4-Sosyal medya hesabımdan Kur’an okumayı reyting malzemesi yapanlarla, Kur’an-ı Kerimle aramızdaki sorunlu ilişkiyi eleştiren bir şeyler paylaşıp şöyle demiştim: “Kur'an-ı Kerimi anlamayı dert etmeyen, okuma yarışması düzenleyecek tabi ki, başka ne yapacak?” Bunun üzerine bir arkadaş yorum yazmış ve beni eleştirmiş: “ şu mealcilere sözüm şu ölürseniz sevenleriniz sizlere meal okusun ezanı Allahu Ekber den Tanrı uludur a sevk eden zihniyet bu yazık Cengiz Gülaç yazık.” Ben hiçbir şeyci değildim oysa! Sadece Kur’an’ı anlamayı dert edelim demek istemiştim. Az kalsın dinden çıkacak seviyeye gelmişim de, haberim yokmuş! Olsun, canı sağ olsun. O anlamasa da olur!

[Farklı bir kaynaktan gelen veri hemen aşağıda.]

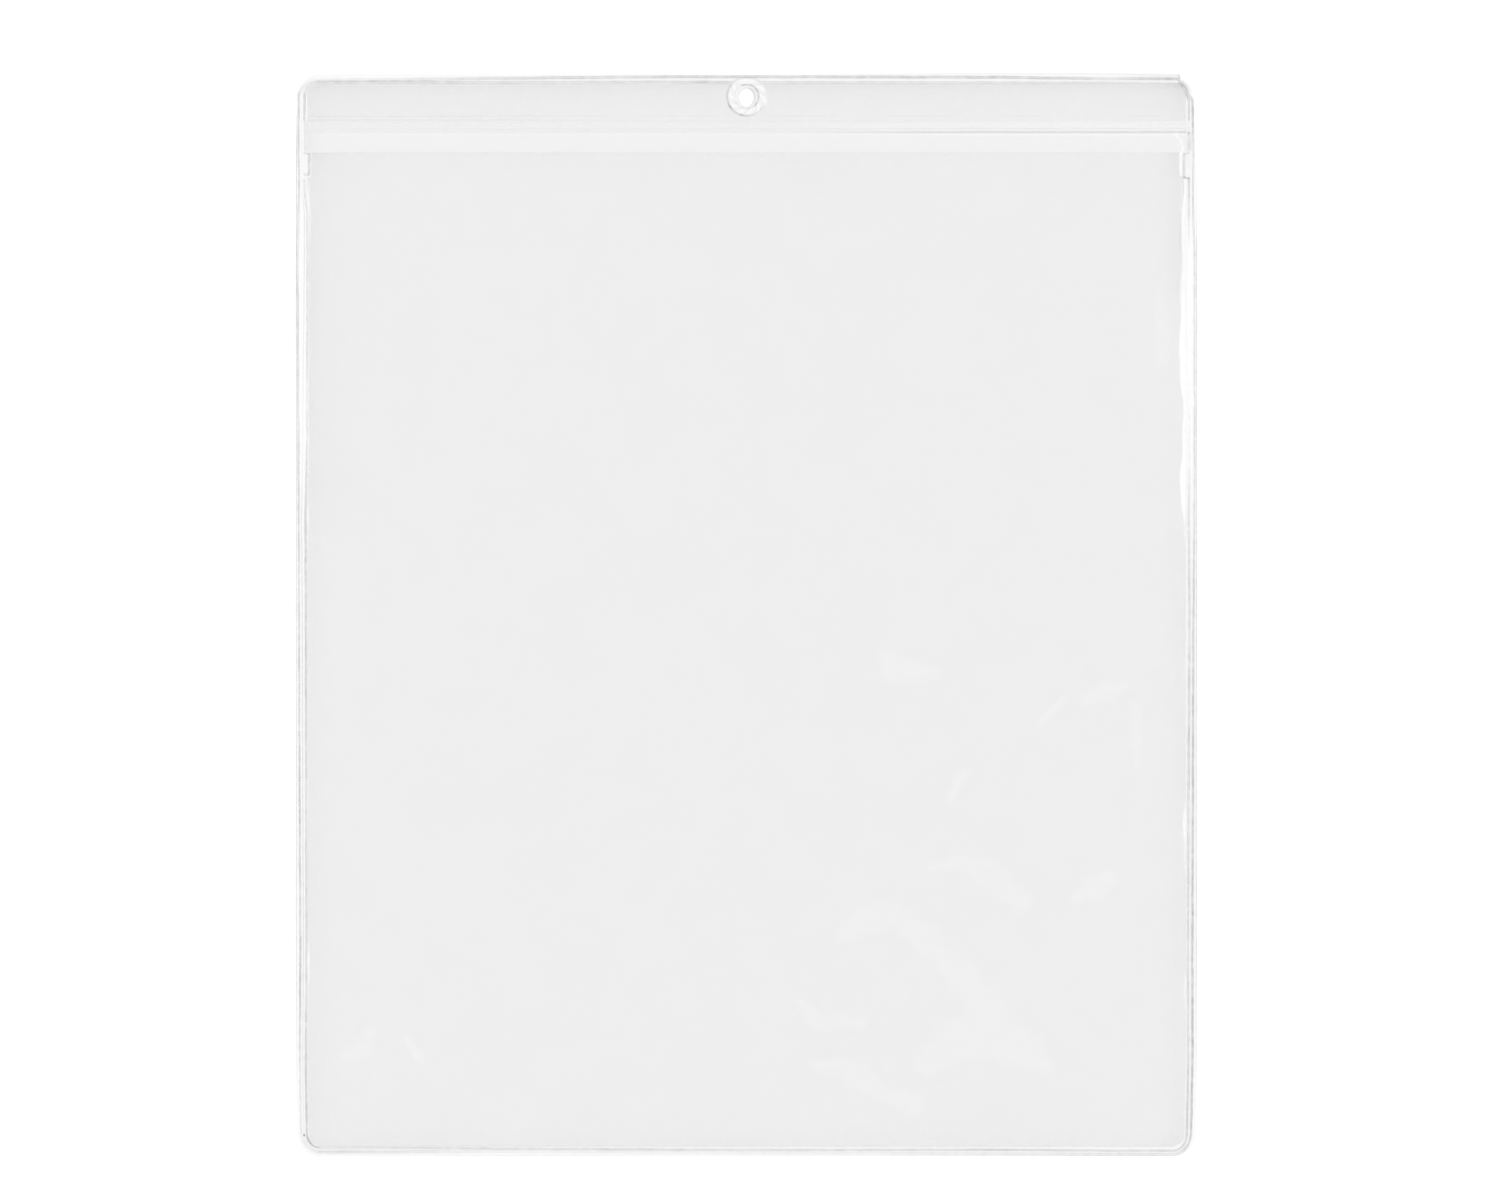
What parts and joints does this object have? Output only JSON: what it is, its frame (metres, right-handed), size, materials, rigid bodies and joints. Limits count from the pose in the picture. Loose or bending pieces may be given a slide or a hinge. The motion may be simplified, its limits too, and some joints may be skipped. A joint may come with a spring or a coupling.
{
  "type": "document sleeve",
  "caption": "Clear vinyl document sleeve with an open-topped pocket, welded edges, a welded header strip and a reinforced hang hole.",
  "frame": {"origin": "under the middle of the sleeve's footprint, on the back film's underside", "axes": "+X across the sleeve to the right, +Y along its height towards the header and the hang hole, +Z from the back film to the front film"},
  "size_m": [0.254, 0.3048, 0.0063],
  "materials": {
    "clear_film": "gloss, clear flexible vinyl film",
    "welded_vinyl": "gloss, clear vinyl fused by a die, with a rounded bead beside its face"
  },
  "bodies": {
    "root": {"back_film": "clear_film", "front_film": "clear_film", "header_film": "clear_film", "perimeter_weld": "welded_vinyl", "header_weld": "welded_vinyl", "hang_hole_ring": "welded_vinyl", "left_mouth_weld": "welded_vinyl", "right_mouth_weld": "welded_vinyl"}
  },
  "joints": []
}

5-Biliyorsunuz, lüks iftar sofrasını eleştirmek Ramazan sporumuzdur! Bu yaşıma kadar lüks sofraya yok diyeni hiç görmedim ama gariban edebiyatı yapanlardan hiç geçilmez biliyorsunuz. Arkadaşlar bir kere daha vurgulayayım… Servet düşmanlığı yapmak salaklıktan başka bir şey değildir. Allah zenginliği yasaklamamıştır. Zengine getirdiği ekstra yükümlülükler vardır, hepsi bu. Mesele lüks yerlerde iftarların açılması değil. Keşke herkes pahalı yerlerde yemek yese de o seviyeye gelebilmiş olsak. Mesele, bu şatafatlı sofralara oturanların fakirliğin bitmesi için hiçbir şey yapmamasıdır.

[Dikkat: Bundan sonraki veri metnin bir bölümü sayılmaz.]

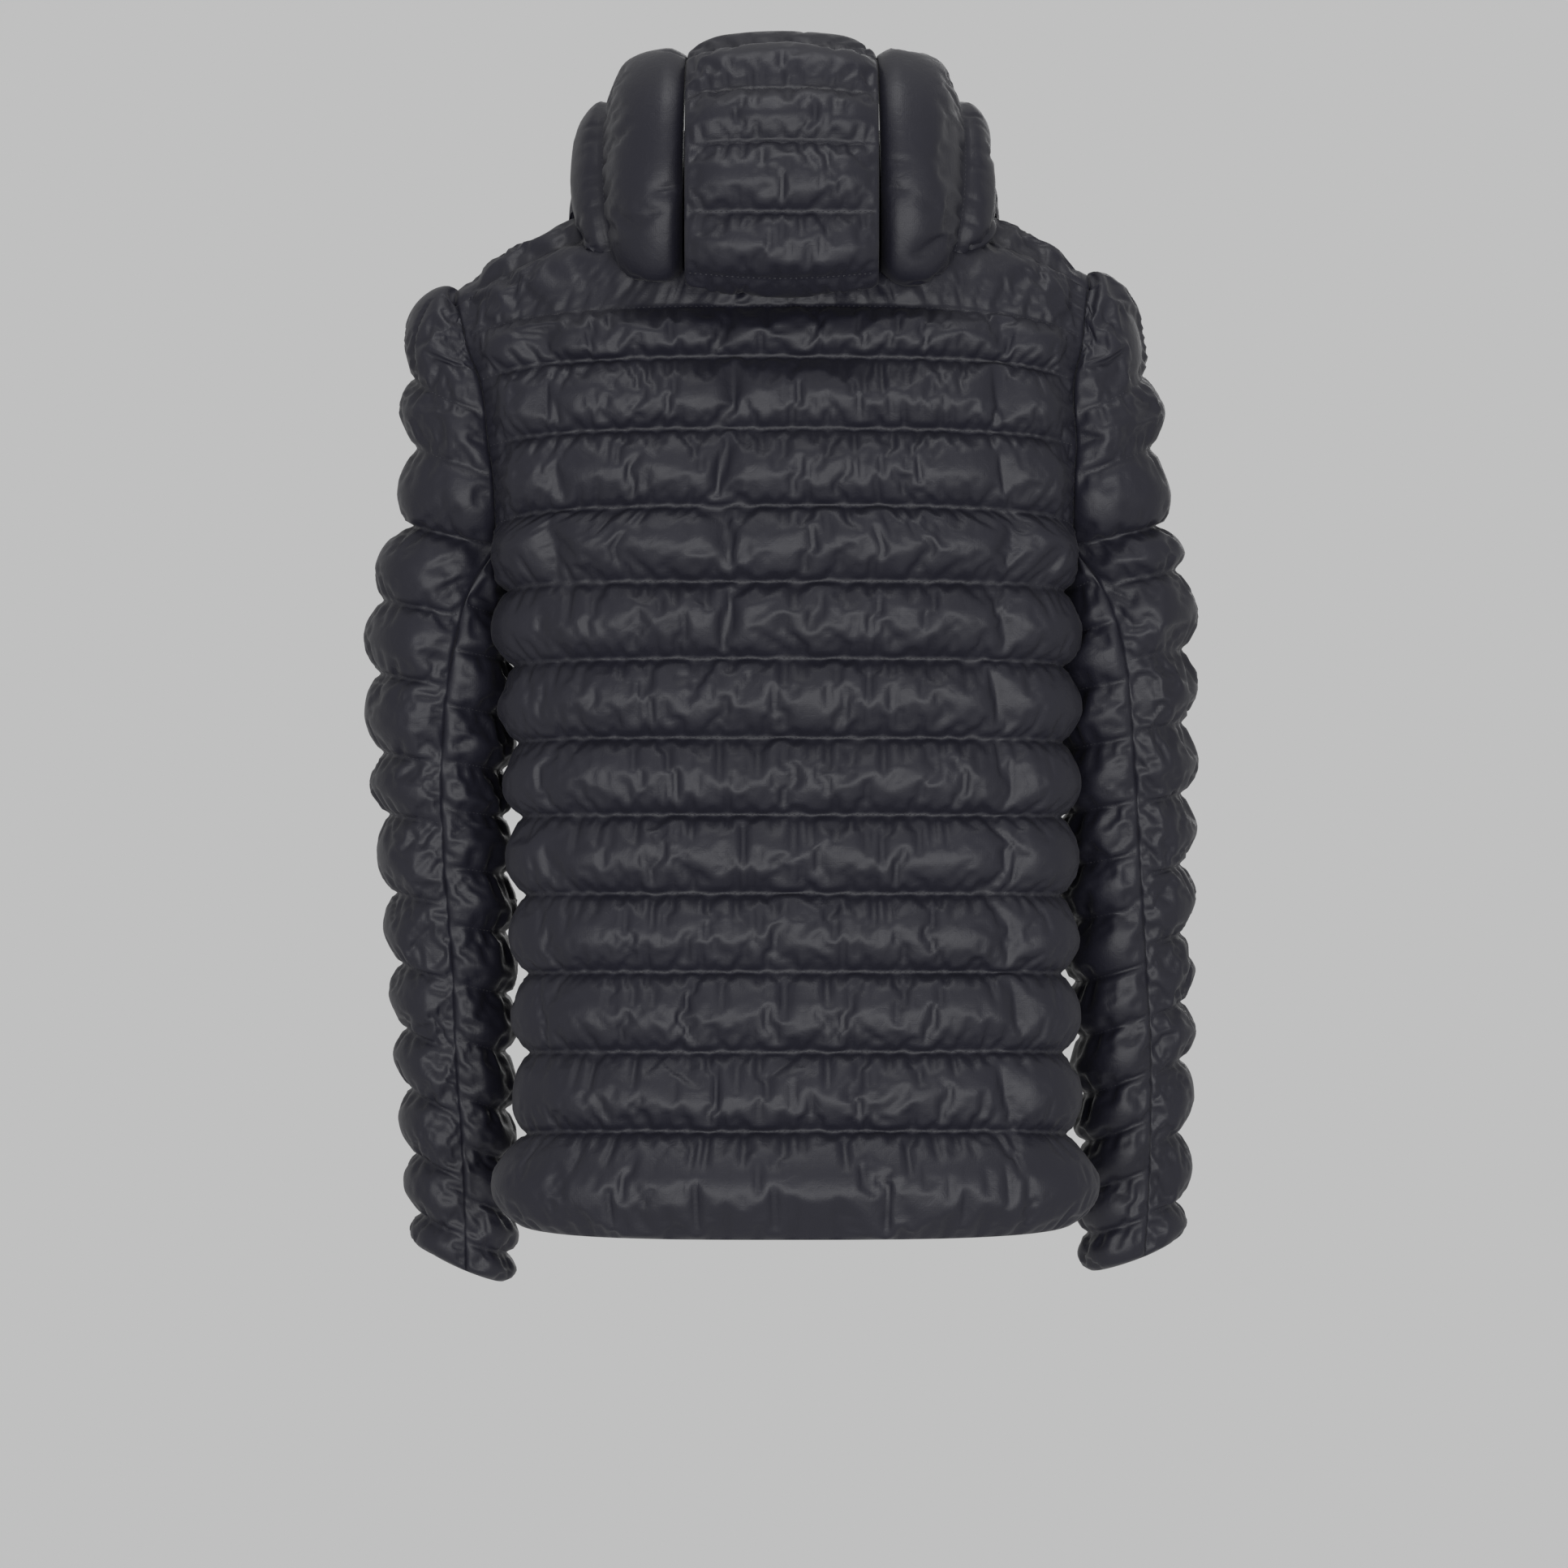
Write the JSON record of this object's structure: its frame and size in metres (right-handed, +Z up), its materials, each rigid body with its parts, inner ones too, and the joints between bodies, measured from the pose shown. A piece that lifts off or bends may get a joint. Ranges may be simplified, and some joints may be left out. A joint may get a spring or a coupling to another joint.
{
  "type": "hooded puffer jacket",
  "caption": "Quilted jacket in worn, hollow form with a three-panel hood, full-length front zip and two-piece sleeves.",
  "frame": {"origin": "middle of the neck seam, where the wearer holds the jacket up", "axes": "+Z up, +Y where the wearer faces, +X to the wearer's right"},
  "size_m": [0.5859, 0.3302, 0.8768],
  "materials": {
    "shell": "satin woven nylon",
    "zip_tape": "matt woven tape",
    "zip_metal": "satin"
  },
  "bodies": {
    "jacket": {"back": "shell", "front_left": "shell", "front_right": "shell", "sleeve_top_left": "shell", "sleeve_top_right": "shell", "sleeve_under_left": "shell", "sleeve_under_right": "shell", "hood_centre": "shell", "hood_side_left": "shell", "hood_side_right": "shell", "collar": "shell", "zip_tape_left": "zip_tape", "zip_tape_right": "zip_tape", "zip_slider": "zip_metal"},
    "pull": {"zip_pull": "zip_metal"}
  },
  "joints": [
    {"name": "pull_hinge", "type": "hinge", "parent": "jacket", "child": "pull", "pos_m": [0, 0.0806, 0.01119], "axis": [1, 0, 0], "range_deg": [0, 150]}
  ]
}
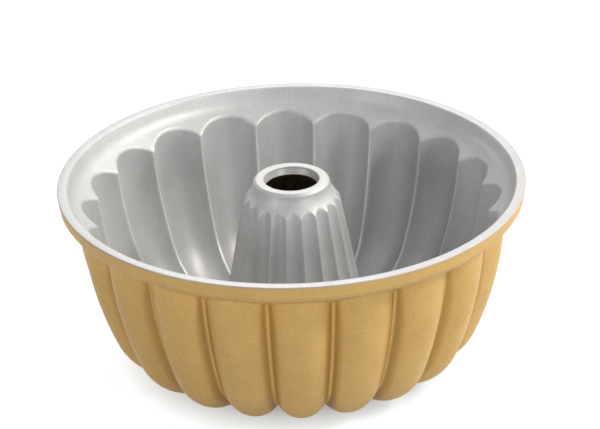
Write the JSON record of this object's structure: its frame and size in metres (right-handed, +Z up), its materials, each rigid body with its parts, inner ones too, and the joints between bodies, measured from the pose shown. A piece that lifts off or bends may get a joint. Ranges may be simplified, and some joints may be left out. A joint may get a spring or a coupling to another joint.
{
  "type": "fluted tube pan",
  "caption": "Round cake pan with a fluted wall, a plain flat rim and a fluted hollow centre tube, grey non-stick inside and satin gold outside.",
  "frame": {"origin": "centre of the pan at the level of its base, where it stands", "axes": "+Z up along the centre tube, +X along the middle of one flute"},
  "size_m": [0.26, 0.26, 0.1083],
  "materials": {
    "cast_aluminium": "machined bare metal at the mouth of the tube",
    "grey_nonstick": "satin grey non-stick with a fine metallic speckle",
    "gold_enamel": "satin gold with a fine metallic speckle"
  },
  "bodies": {
    "root": {"pan_casting": "cast_aluminium", "nonstick_lining": "grey_nonstick", "gold_outer_coat": "gold_enamel"}
  },
  "joints": []
}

6-Sayın Valimiz Murat Zorluoğlu’nun paylaştığı fotoğraflar her seferinde olay oluyor. Bu konuyu da yazmayı düşünüyorum, kısmet artık… Kendisine bir türlü söylemek veya yazmak nasip olmadı. Mesleki tecrübe, devlet ciddiyeti… Ne olursa olsun bence çok duygusal ve romantik birisisiniz Sayın Valim! İyi ki de öyle…

7-Bu şehirde Sami Demirbağ diye birisi yaşıyor. İyi bir edebiyatçı, güzel bir insan… Her seferinde telefonuma cevap vermeyip, sonra aramakla neyi hedefliyor acaba? Ellerim titriyor! Allah’ım, sen nefsime uydurma beni!...... Neyse, sakinleştim. Selam olsun güzel insan…

8-Atatürk’e hakaret eden Süleyman Yeşilyurt’u tarihçi zannediyordum. Meğer değilmiş. Ulaştırma Bakanlığı ve Turizm Bakanlığında büro memurluğundan emekli. Gazi Eğitim’de iki yıllık Türkçe okumuş. Eski Türkçe, Osmanlıca vs bilmiyormuş. Kendisi ile yapılan bir röportajda şöyle diyor; “Eski Türkçe bilmiyorum, aile büyüklerim biliyor, tercümeleri kayınvalideme yaptırıyorum!” Millette şans var. Benim kaynanamda ha bire bana içli köfte, dolma, sarma, tas kebabı vs ne bulursa yediriyor! Gerçi memlekette bir tek zayıf olduğumu düşünen de o, Allah razı olsun! Ama bir çeviri yapamıyor. Keşke bu kaynana torpillisi Süleyman kendisini tarihçi diye yutturacağına kaynanasını tarihçi diye piyasaya çıksaydı! En azından kadın okuduğunu anlatırdı.  

9-Belediyedeki eski döneme ilişkin açılan yolsuzluk davasının Yargıtay tarafından bozulduğu iddia ediliyor. Ak Partiiii………. Neyse! Eyyyy CeHaPe, siz var yaaa! Bacılarımızın başlarını zorla açtınıııızzzz!

10-Ve mübarek Ramazanı yarıladık sayılır. Özetle… Ahmet Toprak’ı özledim. Fırat Gazetesinden Gökçe hiç benimle ilgilenmiyor! İhsan Tarakçı halen daha yakışıklı, değişen hiçbir şey yok! İbrahim Menengiç Hocam da benim gibi oruçtan etkileniyor mu, bilmiyorum. Görüşemez olduk. Bu yazının ilk 9 maddesinde ne yazdım, hiç hatırlamıyorum! Fitreleri unutmayın!